Satolli also polled the Archbishops on the suitability of establishing a permanent Apostolic Delegation in Washington.  Rome was determined to do so, but wanted it to be at the “request” of the American hierarchy.  Ireland was the only one of the Archbishops to vote in favor of the delegation.  Most of the others demurred claiming they needed to consult the suffragen bishops of their respective provinces. Even Gibbons did not speak in its behalf, but remained silent.  This was an orchestrated plan however.  Gibbons’ had not joined in the chorus against the delegation and his silence was explained as “fear” in face of the opposition and, given that he was the senior American Churchman, a reluctance of compromising himself in case he should be needed as mediator between opposing wings of the hierarchy.    Satolli was furious at the Archbishops for refusing to endorse the Delegation and he blamed Corrigan and the conservatives for the reluctance of the American hierarchy, cabling  Rampolla in Rome that the Holy See should just go ahead and establish the Delegation with or without the approval of the American hierarchy. 
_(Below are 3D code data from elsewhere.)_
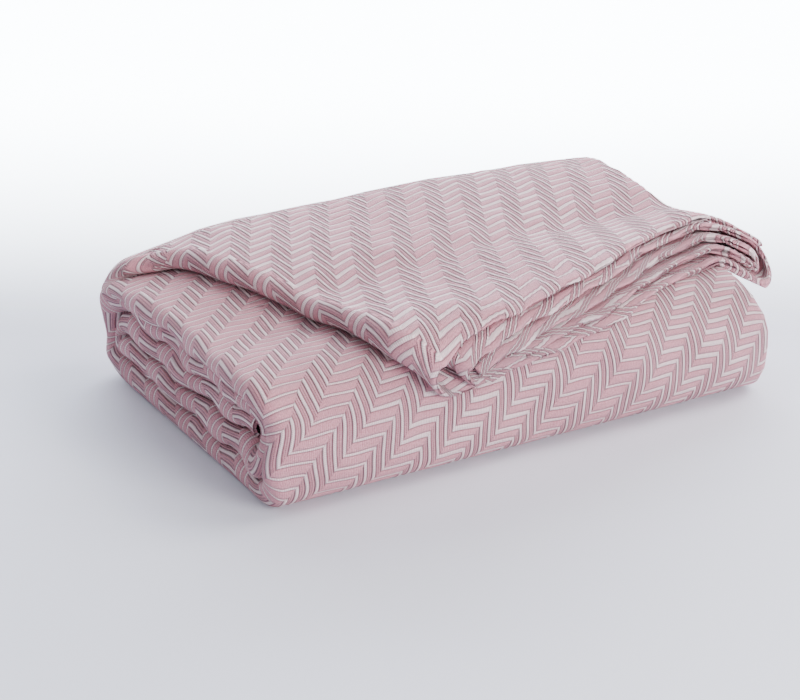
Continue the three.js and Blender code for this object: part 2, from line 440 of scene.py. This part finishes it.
def place_flap(nodes, t, off):
    x, y = flap_flat(nodes.across, t, *flap_steps(nodes, t))
    y = y + hem_wobble(nodes, t)
    inner_nose = (nodes.row >= INNER_NOSE_ROW) * (1 - nodes.across) ** INNER_NOSE_POWER
    x = x + INNER_NOSE_BACK * inner_nose * between(t, INNER_NOSE_FROM, 1)
    pitch = mix(LAYER_PITCH, HEM_LAYER_PITCH, between(t, HEM_FAN_FROM, HEM_FAN_TO))
    x = x + nodes.set * pitch + nodes.normal_set * off
    above = (nodes.level + OUTER_LEVEL) * pitch - OUTER_LEVEL * LAYER_PITCH + nodes.normal_level * off
    top_edge = (nodes.row == 0) * between(nodes.across, *TOP_EDGE_ACROSS) * between(t, *TOP_EDGE_DOWN)
    above = above - TOP_EDGE_LOWER * top_edge
    radius = FLAP_LEVEL - FRONT_TURN_Z
    angle = turn_angle(np.maximum(0, FRONT_TURN_Y - y) / radius)
    turned_y, turned_z = on_turn(FRONT_TURN_Y, FRONT_TURN_Z, radius + above, -1, angle)
    flat = y >= FRONT_TURN_Y
    return x, np.where(flat, y, turned_y), np.where(flat, FLAP_LEVEL + above, turned_z)


def place(nodes, row, left, right, t, off):
    """Points of one station of the strip, before it settles."""
    if row["kind"] == "flap":
        return place_flap(nodes, t, off)
    height = nodes.level * LAYER_PITCH + nodes.normal_level * off
    across = nodes.set * LAYER_PITCH + nodes.normal_set * off
    x = mix(STRIP_LEFT - left, STRIP_RIGHT + right, nodes.across) + across
    if row["kind"] == RUN:
        return place_run(x, row, t, height)
    if row["kind"] == TURN:
        return place_turn(x, row, t, height)
    none = np.zeros_like(x)
    fold_x, fold_y = flap_flat(nodes.across, 0, none, none)
    if row["kind"] == "top":
        return x, mix(FRONT_TURN_Y, fold_y, t), TOP_LEVEL - height
    angle = turn_angle(HALF_TURN * (1 - t))
    y, z = on_turn(fold_y, FLAP_TURN_Z, STRIP_PITCH / 2 + height, 1, angle)
    return mix(x, fold_x + across, smooth(t)), y, z


def squared(t):
    return share(t) ** 2


def bell(t):
    return np.exp(-(t**2))


# Sags of the pile: which way and how far they push, and for each axis where the push starts, over
# what length it grows, and how. The slant is a line that runs a little askew to the front.
PILE_SAGS = [
    dict(way="z", push=-16, where=[("y", 110, 80, squared), ("z", 95, 25, share)]),
    dict(way="z", push=-12, where=[("x", 20, 240, smooth), ("z", 20, 90, share)]),
    dict(way="z", push=5, where=[("x", 235, 32, bell), ("y", 40, -90, smooth), ("z", 108, 14, share)]),
    dict(way="z", push=-19, where=[("x", -140, -110, smooth), ("y", 40, 120, smooth), ("z", 86, 62, share)]),
]
TROUGH = [dict(way="z", push=-5, where=[("slant", -25.04, 24, bell), ("z", 105, 35, share)])]
TROUGH_SLOPE = 0.12

# The droop of the right end: low layers ease down by DROOP_LOW, the flap falls in a curve
DROOP_LOW = 27.0
DROOP_LOW_X = (232, 284)
DROOP_BEND = 0.00625
DROOP_BEND_X = 235.0
DROOP_FLAP_Z = (112, 136)
DROOP_Z = (60, 110)
DROOP_AT_BACK = 0.4
DROOP_BACK_Y = 60.0
DROOP_FRONT_Y = -80.0

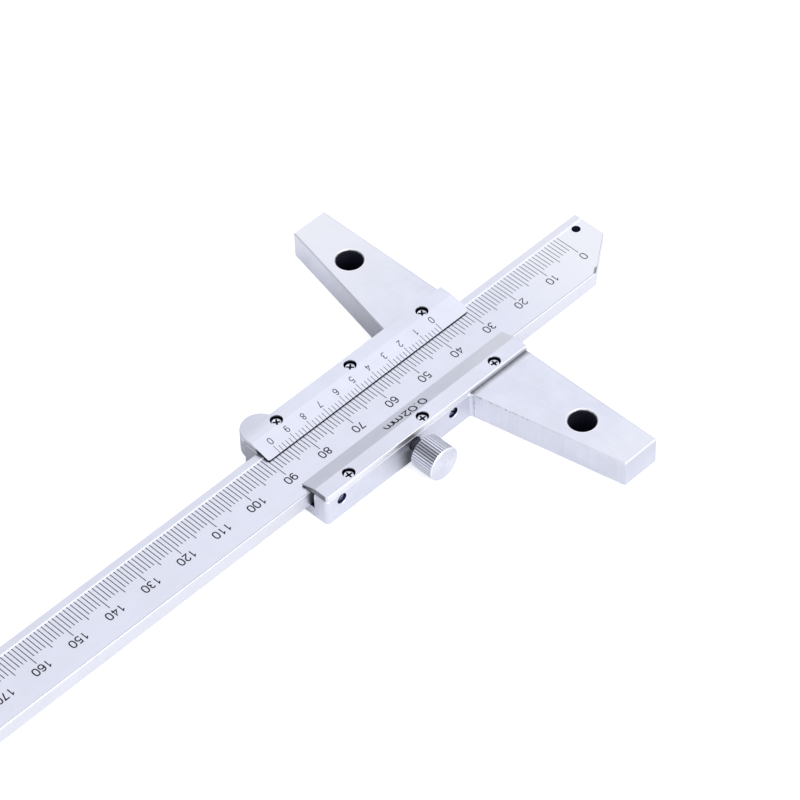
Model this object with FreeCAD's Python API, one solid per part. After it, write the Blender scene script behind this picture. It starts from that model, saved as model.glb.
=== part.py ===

Corrigan realized that he was being made a scapegoat both with Satolli and the Holy See and he begged O’Connell to smooth things out.  O’Connell told Corrigan not to worry, it was just a tempest in a teapot (idiomatic translation of the actual words which were incidente accidentale).  Well, if it were, O’Connell was making sure the winds blew strong in that teapot.  He wrote Rampolla telling the Cardinal that the pope needed to back up Satolli’s endorsement of Ireland’s fourteen points as well as the other liberal agenda to show that Satolli was speaking for the Holy See because the American Archbishops opposition to Satolli and his proposed Delegation was a contest between their authority and Roman authority.  Rome needed to bring the bishops into line.  This is so deliciously ironic that the conservatives found themselves out on a limb and the liberals looked like the loyalists.  Gibbons, Ireland, O’Connell, Keane and their party were having a field day and poor Satolli was being played like a puppet on strings and had no idea.  But such hubris leads to overconfidence and that brings us to a fall.  Stay tuned.  The image today is the Papal Nunciature in Washington DC, originally the Apostolic Delegation until the Holy See and the United States established formal diplomatic relations during the Reagan Administration.